Data listing:

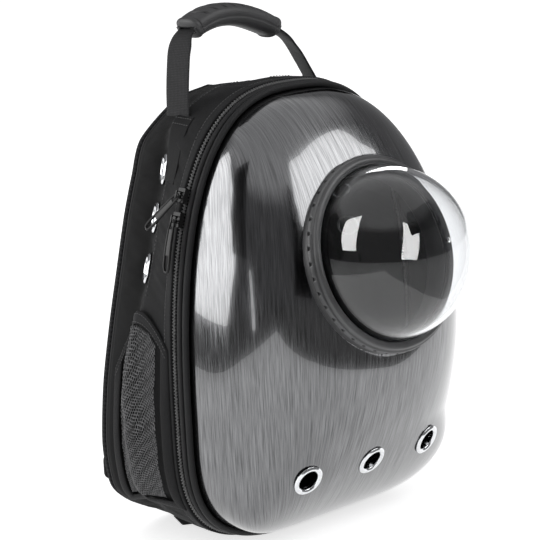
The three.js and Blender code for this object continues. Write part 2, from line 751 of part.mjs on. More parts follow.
// Moulded grip round the webbing, with cut ribs along its top
{
  const stations = 10;
  const sideCount = 10;
  const roundness = 0.8;
  const slotHigh = webThick / 2 + gripSlot;
  const slotWide = (webWide / 2) * webInGrip + gripSlot;
  const outerLoops = [];
  const innerLoops = [];
  for (let i = 0; i <= stations; i += 1) {
    const { middle, across, up } = routeFrame(gripMiddle + ((2 * i) / stations - 1) * gripHalf);
    const outer = [];
    const inner = [];
    for (let j = 0; j < sideCount; j += 1) {
      const angle = ((j + 0.5) / sideCount) * 2 * Math.PI;
      const cosine = Math.cos(angle);
      const sine = Math.sin(angle);
      outer.push(middle.clone()
        .addScaledVector(across, (Math.sign(cosine) * Math.abs(cosine) ** roundness * gripWide) / 2)
        .addScaledVector(up, (Math.sign(sine) * Math.abs(sine) ** roundness * gripHigh) / 2));
      const reach = Math.max(Math.abs(cosine), Math.abs(sine));
      inner.push(middle.clone()
        .addScaledVector(across, (cosine / reach) * slotWide)
        .addScaledVector(up, (sine / reach) * slotHigh));
    }
    outerLoops.push(outer);
    innerLoops.push(inner);
  }
  let grip = solidOf(loft([...outerLoops, ...innerLoops.reverse()], true));
  for (let i = 0; i < gripGrooves; i += 1) {
    const share = gripMiddle + ((2 * i + 1) / gripGrooves - 1) * gripHalf * 0.62;
    const { middle, along, across, up } = routeFrame(share);
    const groove = new THREE.BoxGeometry(grooveWide, gripWide * 0.72, grooveDeep * 2);
    const turn = new THREE.Matrix4().makeBasis(along, across, up);
    turn.setPosition(middle.addScaledVector(up, gripHigh / 2));
    grip = grip.subtract(solidOf(groove.applyMatrix4(turn)));
  }
  addPiece("handle_grip", geometryOf(grip), finish(0x2b2c2f, 0.6));
}

// Reinforcing patch under each foot of the handle, over the ridge
const patchFoot = 10.4 / outlineSpans;
const patchTop = 10.95 / outlineSpans;
const patchLift = 3 * clearance;
for (const [side, sideName] of [[1, "right"], [-1, "left"]]) {
  const backs = [ridgeBack - webWide * 0.6, ridgeBack - webWide * 0.3, ridgeBack, ridgeBack + webWide * 0.3];
  const gridAt = (lift) => [0, 0.34, 0.67, 1].map((up) => backs.map((back) =>
    bodyPointOut(side, THREE.MathUtils.lerp(patchFoot, patchTop, up), back, patchLift + lift)));
  addPiece(`handle_patch_${sideName}`, sheet(gridAt(netThick), gridAt(0)), finish(0x1c1c1f, 0.85));
}

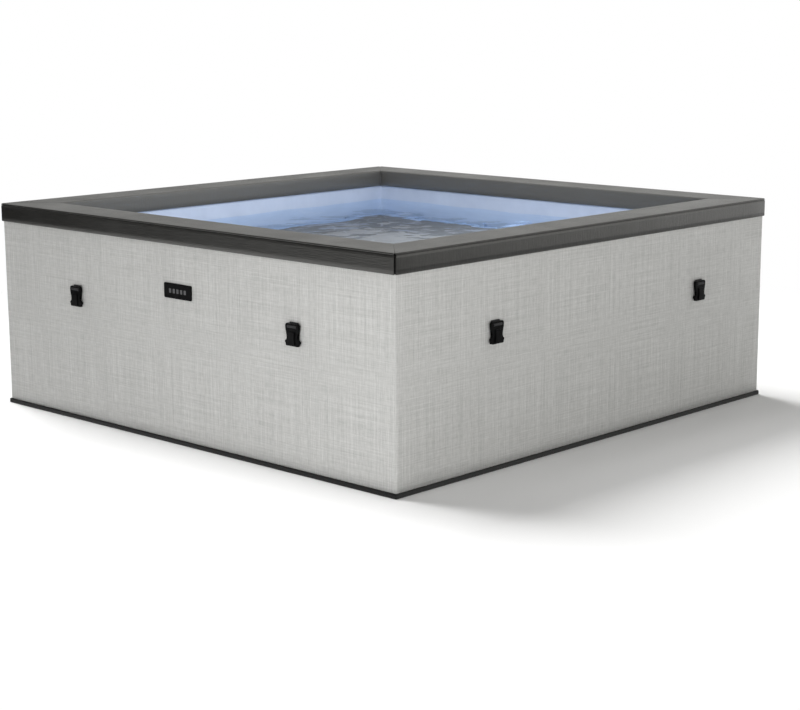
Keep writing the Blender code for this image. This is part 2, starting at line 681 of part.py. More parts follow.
def filter_unit():
    along, height, pipe = FILTER
    bore = pipe - PIPE_WALL
    start = (along, -0.8200, height)
    profile = [(0.058, 0.105), (0.058, 0.039), (0.066, 0.039), (0.066, 0.035), (pipe, 0.035)]
    profile += [(pipe, 0), (bore, 0), (bore, 0.039), (0.054, 0.039), (0.054, 0.105)]
    housing = turned("filter_housing", profile, start, INWARD, "back", ring=True, steps=32)
    finish(housing, PALE_PLASTIC, 0.4)

    profile = [(0.046, 0.094), (0.046, 0.0393), (0.020, 0.0393), (0.020, 0.094)]
    cartridge = turned("filter_cartridge", profile, start, INWARD, "back", ring=True)
    finish(cartridge, FOAM_WHITE, 0.9)

    profile = [(0, 0.113), (0.055, 0.113), (0.058, 0.111), (0.058, 0.1053), (0.0535, 0.1053)]
    profile += [(0.0535, 0.097), (0, 0.097)]
    cap = turned("filter_cap", profile, start, INWARD, "back", steps=32)
    for turn in range(8):
        angle = math.radians(45 * turn + 22.5)
        at = (along + 0.036 * math.cos(angle), -0.74, height + 0.036 * math.sin(angle))
        cut(cap, rod("filter_cap_hole", 0.006, 0.05, at, INWARD, "back", sides=12))
    grip = (along - 0.035, along + 0.035)
    join(cap, box("cap_grip", grip, (-0.7080, -0.6990), (height - 0.004, height + 0.004), "back"))
    finish(cap, PALE_PLASTIC, 0.4)


def return_jet():
    along, height, pipe = RETURN
    bore = pipe - PIPE_WALL
    start = (along, -0.8300, height)
    middle, seat, ball, snout, jet = 0.057, 0.0185, 0.0180, 0.008, 0.005
    mouth_at = 0.068
    low_angle = -math.degrees(math.acos(bore / seat))
    high_angle = math.degrees(math.asin((mouth_at - middle) / seat))
    seat_arc = arc((0, middle), seat, low_angle, high_angle, 6)
    profile = [(0.028, mouth_at), (0.034, 0.062), (0.034, 0.045), (pipe, 0.045), (pipe, 0)]
    profile += [(bore, 0), *seat_arc]
    fitting = turned("return_fitting", profile, start, INWARD, "back", ring=True)
    finish(fitting, PALE_PLASTIC, 0.4)

    snout_angle = math.degrees(math.acos(snout / ball))
    jet_angle = -math.degrees(math.acos(jet / ball))
    ball_arc = arc((0, 0), ball, snout_angle, jet_angle, 6)
    profile = [(snout, 0.026), *ball_arc, (jet, 0.026)]
    centre = (along, -0.8300 + middle, height)
    nozzle = turned("return_nozzle", profile, centre, INWARD, "back", ring=True)
    finish(nozzle, PALE_PLASTIC, 0.35)


def air_ring():
    low, thick = FLOOR_TOP + GAP, 0.012
    outlines = [square(0.784), square(0.760)]
    ring = flat_piece("air_ring", outlines, thick, (0, 0, low + thick / 2), UPRIGHT)
    along, height, pipe = AIR
    x = (along - 0.012, along + 0.012)
    join(ring, box("air_riser", x, reach(0.768, 0.785), (low + 0.002, height + 0.018), "back"))
    join(ring, rod("air_spigot", pipe, 0.040, (along, -0.780, height), OUTWARD, "back"))
    bore = (along, -0.775, height)
    cut(ring, rod("air_bore", pipe - PIPE_WALL, 0.06, bore, OUTWARD, "back", sides=16))
    finish(ring, PALE_PLASTIC, 0.45)


def drain():
    along, height = DRAIN
    pipe, bore = DRAIN_PIPE, 0.014
    start = (along, -0.7810, height)
    profile = [(pipe, 0.149), (pipe, 0.1433), (0.028, 0.1433), (0.028, 0.1396), (pipe, 0.1396)]
    profile += [(pipe, 0.004), (0.0225, 0.004), (0.0225, 0), (bore, 0), (bore, 0.149)]
    valve = turned("drain_valve", profile, start, OUTWARD, "left", ring=True)
    finish(valve, BLACK, 0.45)

    profile = [(0, 0.1536), (0.0215, 0.1536), (0.0235, 0.1516), (0.0235, 0.1436)]
    profile += [(0.0185, 0.1436), (0.0185, 0.1493), (0, 0.1493)]
    cap = turned("drain_cap", profile, start, OUTWARD, "left")
    grip = (along - 0.017, along + 0.017)
    grip_y = reach(0.9340, 0.9366)
    join(cap, box("drain_grip", grip, grip_y, (height - 0.003, height + 0.003), "left"))
    finish(cap, BLACK, 0.4)


floor_and_walls()
rims()
badge()
buckles()
bay_housing()
door()
control_panel()
pump()
heater()
blower()
control_box()
hoses()
filter_unit()
return_jet()
air_ring()
drain()
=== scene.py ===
"""Looks for the square foam-wall hot tub: cladding, rim, liner, fittings, water, floor and light.

Lengths are in metres. What belongs to a wall is drawn as if on the front one, where x runs along the
wall, -y points out of it and z is up, and is then turned to its own side. An outline is a list of
(x, z) points on that wall, and a section is a list of (outward, height) points.
"""

import json
import math

import bmesh
import bpy
from mathutils import Matrix, Vector, noise

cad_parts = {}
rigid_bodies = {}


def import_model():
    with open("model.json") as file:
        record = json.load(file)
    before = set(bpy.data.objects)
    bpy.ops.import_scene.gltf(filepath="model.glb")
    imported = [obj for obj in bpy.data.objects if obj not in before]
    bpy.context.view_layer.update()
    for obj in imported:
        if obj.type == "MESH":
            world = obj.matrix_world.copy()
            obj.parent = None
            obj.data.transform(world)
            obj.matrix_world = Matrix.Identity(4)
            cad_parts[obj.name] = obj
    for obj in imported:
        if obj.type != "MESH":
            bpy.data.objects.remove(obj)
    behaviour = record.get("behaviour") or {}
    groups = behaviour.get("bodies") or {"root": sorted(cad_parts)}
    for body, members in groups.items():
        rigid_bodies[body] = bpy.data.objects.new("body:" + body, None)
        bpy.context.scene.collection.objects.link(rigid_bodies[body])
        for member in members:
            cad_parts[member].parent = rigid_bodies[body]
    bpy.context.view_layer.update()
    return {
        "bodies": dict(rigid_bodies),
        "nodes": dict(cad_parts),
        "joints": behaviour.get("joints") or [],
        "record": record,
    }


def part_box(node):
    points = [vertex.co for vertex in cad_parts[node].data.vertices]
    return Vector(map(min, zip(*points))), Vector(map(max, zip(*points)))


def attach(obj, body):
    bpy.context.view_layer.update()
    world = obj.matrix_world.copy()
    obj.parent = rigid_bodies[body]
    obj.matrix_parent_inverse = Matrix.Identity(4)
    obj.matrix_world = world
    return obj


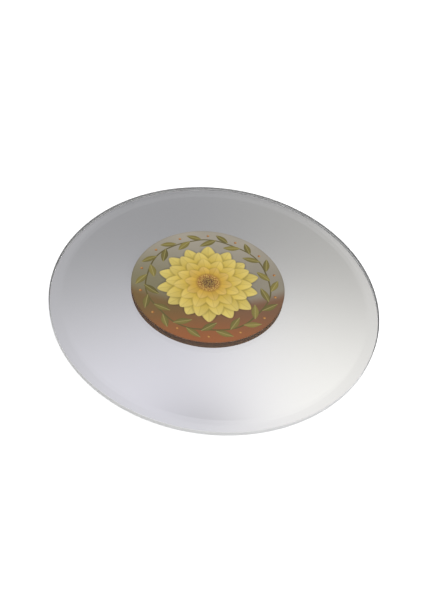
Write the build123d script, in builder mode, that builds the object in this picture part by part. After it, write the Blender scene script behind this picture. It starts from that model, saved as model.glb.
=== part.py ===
"""Round mirror candle plate.

A disc of bevelled float glass, silvered and painted on its back, with a round
printed label stuck on its face and four clear bumper feet stuck on its back.

Frame: +Z is up and the candles stand on the upper face. The origin is on the
table, under the centre of the disc. +Y is the way the label reads upwards.
All sizes are in millimetres.
"""

import math
import os

from build123d import *

# Glass disc
plate_diameter = 250.0
glass_thickness = 5.0
bevel_width = 8.7  # measured level, from the rim inwards
bevel_angle = 3.3  # degrees below the upper face
rim_arris = 0.3  # ground off the corner between the bevel and the rim
back_arris = 0.9  # ground off the back corner, so that the silver doesn't chip

# Coats on the back, thinnest first
silver_thickness = 0.02
paint_thickness = 0.08
coat_setback = 0.05  # the coats stop this short of the back's ground corner

# Printed label on the upper face
label_diameter = 118.0
label_paper_thickness = 0.10
label_adhesive_thickness = 0.03
label_adhesive_inset = 0.2  # the paper overhangs its adhesive by this much all round
label_offset_x = -6.3  # the label is stuck on by hand, a little off the centre
label_offset_y = 6.2

# Clear bumper feet
bumper_count = 4
bumper_first_angle = 45.0  # degrees from +X
bumper_diameter = 12.7
bumper_height = 3.5
bumper_wall_height = 1.4  # straight wall beside the glue face
bumper_sole_diameter = 6.0  # flat that stands on the table
bumper_inset = 26.0  # from the rim to the middle of a foot
bumper_adhesive_thickness = 0.1
bumper_adhesive_inset = 0.4  # the glue disc is this much smaller in radius

# Levels, from the table up
paint_level = bumper_height + bumper_adhesive_thickness
silver_level = paint_level + paint_thickness
glass_level = silver_level + silver_thickness
face_level = glass_level + glass_thickness
label_level = face_level + label_adhesive_thickness

# Sizes that follow from the ones above
plate_radius = plate_diameter / 2
bevel_drop = bevel_width * math.tan(math.radians(bevel_angle))
coat_radius = plate_radius - back_arris - coat_setback
label_radius = label_diameter / 2
bumper_radius = bumper_diameter / 2
bumper_ring_radius = plate_radius - bumper_inset
label_centre = (label_offset_x, label_offset_y)

FOLDER = "parts"


def write(piece, label):
    """Names a finished piece and writes it as its own file."""
    piece.label = label
    export_step(piece, f"{FOLDER}/{label}.step")
    print(f"{label}: {piece.volume:.2f} cubic millimetres")


def make_glass_disc():
    """Bevelled disc: a turned profile, with both corners of its rim ground off."""
    with BuildPart() as glass_disc:
        with BuildSketch(Plane.XZ):
            with BuildLine():
                Polyline(
                    (0, glass_level),
                    (plate_radius - back_arris, glass_level),
                    (plate_radius, glass_level + back_arris),
                    (plate_radius, face_level - bevel_drop),
                    (plate_radius - bevel_width, face_level),
                    (0, face_level),
                    close=True,
                )
            make_face()
        revolve(axis=Axis.Z)
        rim_edges = glass_disc.edges().filter_by(GeomType.CIRCLE).group_by(SortBy.RADIUS)[-1]
        chamfer(rim_edges.sort_by(Axis.Z)[-1], rim_arris)
    return glass_disc.part


def make_coat(level, thickness):
    """One coat on the back of the glass, out to just inside its ground corner."""
    with BuildPart() as coat:
        with BuildSketch(Plane.XY.offset(level)):
            Circle(coat_radius)
        extrude(amount=thickness)
    return coat.part


def make_label_layer(level, radius, thickness):
    """One round layer of the label, centred where the label is stuck."""
    with BuildPart() as layer:
        with BuildSketch(Plane.XY.offset(level)):
            with Locations(label_centre):
                Circle(radius)
        extrude(amount=thickness)
    return layer.part


def make_bumper(centre):
    """One foot: a low dome with a flat sole below and a short straight wall above."""
    sole_radius = bumper_sole_diameter / 2
    shoulder = bumper_height - bumper_wall_height
    upright = Plane(origin=centre, x_dir=(1, 0, 0), z_dir=(0, -1, 0))
    with BuildPart() as bumper:
        with BuildSketch(upright):
            with BuildLine():
                sole = Line((0, 0), (sole_radius, 0))
                dome = TangentArc(sole @ 1, (bumper_radius, shoulder), tangent=(1, 0))
                Polyline(dome @ 1, (bumper_radius, bumper_height), (0, bumper_height), sole @ 0)
            make_face()
        revolve(axis=Axis(centre, (0, 0, 1)))
    return bumper.part


def make_bumper_adhesive(centre):
    """The glue disc between one foot and the painted back."""
    with BuildPart() as glue:
        with BuildSketch(Plane.XY.offset(bumper_height)):
            with Locations(centre[:2]):
                Circle(bumper_radius - bumper_adhesive_inset)
        extrude(amount=bumper_adhesive_thickness)
    return glue.part


def bumper_centres():
    """The middle of each foot on the table, anticlockwise from the first."""
    step = math.tau / bumper_count
    first = math.radians(bumper_first_angle)
    return [
        (
            bumper_ring_radius * math.cos(first + step * turn),
            bumper_ring_radius * math.sin(first + step * turn),
            0,
        )
        for turn in range(bumper_count)
    ]


os.makedirs(FOLDER, exist_ok=True)

write(make_glass_disc(), "glass_disc")
write(make_coat(silver_level, silver_thickness), "silver_coat")
write(make_coat(paint_level, paint_thickness), "backing_paint")
write(
    make_label_layer(face_level, label_radius - label_adhesive_inset, label_adhesive_thickness),
    "label_adhesive",
)
write(make_label_layer(label_level, label_radius, label_paper_thickness), "label_paper")
for number, centre in enumerate(bumper_centres(), start=1):
    write(make_bumper(centre), f"bumper_{number}")
    write(make_bumper_adhesive(centre), f"bumper_adhesive_{number}")
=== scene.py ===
"""Looks of a round mirror candle plate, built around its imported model.

The frame is the model's: metres, +Z up, the origin on the table under the centre of
the disc, and +Y the way the label reads upwards.
"""

import math

import bmesh
import bpy
from mathutils import Matrix, Vector


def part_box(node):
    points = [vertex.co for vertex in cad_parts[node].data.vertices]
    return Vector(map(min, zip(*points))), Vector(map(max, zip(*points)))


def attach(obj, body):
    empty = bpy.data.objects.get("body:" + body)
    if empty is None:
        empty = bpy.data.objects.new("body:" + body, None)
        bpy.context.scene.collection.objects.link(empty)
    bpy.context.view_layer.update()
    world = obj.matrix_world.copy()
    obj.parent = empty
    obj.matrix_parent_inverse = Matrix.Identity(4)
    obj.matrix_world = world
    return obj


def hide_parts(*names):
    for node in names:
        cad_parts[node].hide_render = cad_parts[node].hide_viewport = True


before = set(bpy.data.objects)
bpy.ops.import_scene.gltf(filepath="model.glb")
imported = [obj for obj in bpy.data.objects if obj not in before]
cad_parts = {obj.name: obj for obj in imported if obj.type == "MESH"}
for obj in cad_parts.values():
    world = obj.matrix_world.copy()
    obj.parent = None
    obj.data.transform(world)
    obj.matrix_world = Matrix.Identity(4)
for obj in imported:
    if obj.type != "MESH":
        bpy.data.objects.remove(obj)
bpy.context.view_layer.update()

MM = 0.001

# Glass disc
BEVEL_WIDTH = 8.7 * MM
BEVEL_ANGLE = math.radians(3.3)
RIM_ARRIS = 0.3 * MM  # ground off the corner between the bevel and the rim
BACK_ARRIS = 0.9 * MM  # ground off the back corner
INNER_EDGE_ROUNDING = 0.25 * MM  # the polisher softens the bevel's inner edge
WETTING = 0.03 * MM  # the silver and the label's adhesive start this far inside the glass
GLUE_SETBACK = 0.02 * MM  # pressed down, the label's adhesive spreads almost to its edge
DISC_SEGMENTS = 288
LABEL_SEGMENTS = 192
FOOT_SEGMENTS = 64

# Feet
FOOT_COUNT = 4
SOLE_DIAMETER = 6.0 * MM
FOOT_WALL_HEIGHT = 1.4 * MM
FOOT_LIP_ROUNDING = 0.25 * MM
DOME_STEPS = 10

# Camera, with its angles in degrees
LENS = 40
SENSOR = 36
CAMERA_AZIMUTH = -6.5
CAMERA_ELEVATION = 47.19
CAMERA_ROLL = 7.83
CAMERA_DISTANCE = 499.53 * MM
CAMERA_AIM = Vector((-3.78 * MM, -11.565 * MM, 8.7 * MM))

# Floor and lamp, in metres
FLOOR_HALF = 3.0
FLOOR_SHIFT = 1.0  # from the plate to the floor's middle
FLOOR_GAP = 0.02 * MM  # the floor lies this far under the soles, so that no two faces coincide
FLOOR_SHADE = 0.8
FLOOR_LIFT = 0.64  # makes the lit floor white to the camera, in the glass and in the mirror
LAMP_PLACE = Vector((0.5, -1.2, 1.35))
LAMP_WIDTH = 1.4
LAMP_WATTS = 19.5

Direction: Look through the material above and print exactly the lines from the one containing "profile += [(0.0185, 0.1436), (0.0185, 0.1493), (0, 0.1493)]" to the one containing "record = json.load(file)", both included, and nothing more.

Finished exercise:
    profile += [(0.0185, 0.1436), (0.0185, 0.1493), (0, 0.1493)]
    cap = turned("drain_cap", profile, start, OUTWARD, "left")
    grip = (along - 0.017, along + 0.017)
    grip_y = reach(0.9340, 0.9366)
    join(cap, box("drain_grip", grip, grip_y, (height - 0.003, height + 0.003), "left"))
    finish(cap, BLACK, 0.4)


floor_and_walls()
rims()
badge()
buckles()
bay_housing()
door()
control_panel()
pump()
heater()
blower()
control_box()
hoses()
filter_unit()
return_jet()
air_ring()
drain()
=== scene.py ===
"""Looks for the square foam-wall hot tub: cladding, rim, liner, fittings, water, floor and light.

Lengths are in metres. What belongs to a wall is drawn as if on the front one, where x runs along the
wall, -y points out of it and z is up, and is then turned to its own side. An outline is a list of
(x, z) points on that wall, and a section is a list of (outward, height) points.
"""

import json
import math

import bmesh
import bpy
from mathutils import Matrix, Vector, noise

cad_parts = {}
rigid_bodies = {}


def import_model():
    with open("model.json") as file:
        record = json.load(file)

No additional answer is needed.